Each series is made with at least an ethos. Some are born from specific interests.
My return to serious painting began with the “Casa” series. A small batch of acrylic and oil pastel works that depicted my home with a new-found celebratory edge. Bright colors, molcajetes, chili peppers, serape motifs, and the occasional cucuy in the closet. My partner and I are both half-Latin. Together we began to connect with our roots—something we often didn’t think much of until we expressed our similar memories. Being half-Latin and white often leads to a lack of belonging. You have so many specifically Mexican memories, but don’t speak the language. Or you speak the language but never knew your ancestors. Regardless, we found power as well as joy, peace and spiritual guidance. The series is a testament to that time and place.
“Susto” was next and is currently ongoing. The series uses the modes established in “Casa” like serape motifs and bright colors but expresses anxiety and anguish. Many misfortunes have occurred since the Casa series was made. Susto aims to show them. Halloween iconography, such as bats, mummies, boogeymen, and ghosts appear and darker but highly saturated colors show the fear in each piece. As anxiety and anguish are frequent states for me, the series will not conclude anytime soon.

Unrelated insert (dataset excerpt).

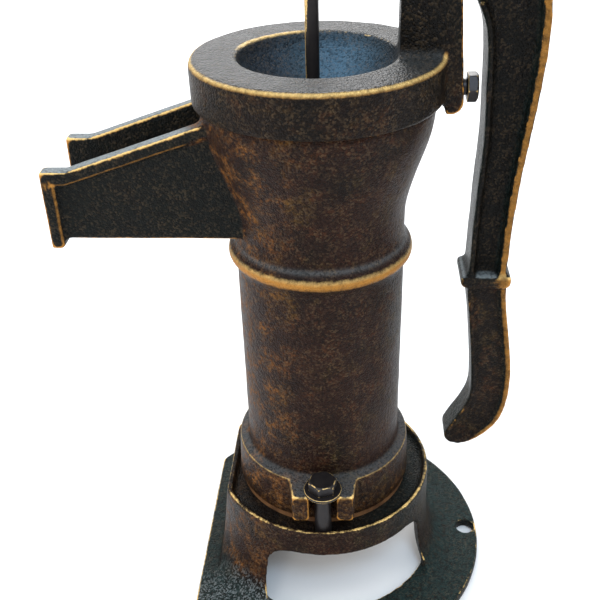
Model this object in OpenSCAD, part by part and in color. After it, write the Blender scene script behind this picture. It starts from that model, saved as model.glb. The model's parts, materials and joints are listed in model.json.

“Exotico” is the most recent and ongoing series to date. It blends my lifelong interests in exoticism and cultural heritage through an initial process of unconscious spilling called Ancestral Recall. The pieces are both provisional and refined and feature many motifs that stem from Mayan and Aztec mythology, Spanish conquest, treasure, gold, oceans, jungles, jaguars, skeletons, curses, snakes, and brujas. I am acutely interested in my own conflicting interests in respecting sacred culture and the Western depiction of the exotic. Films like “Aguirre Wrath of God” and “Apocalypto” as well as the history of looting and iconoclasm of cultural heritage are the roots of my current exploration of the “Exotico” series.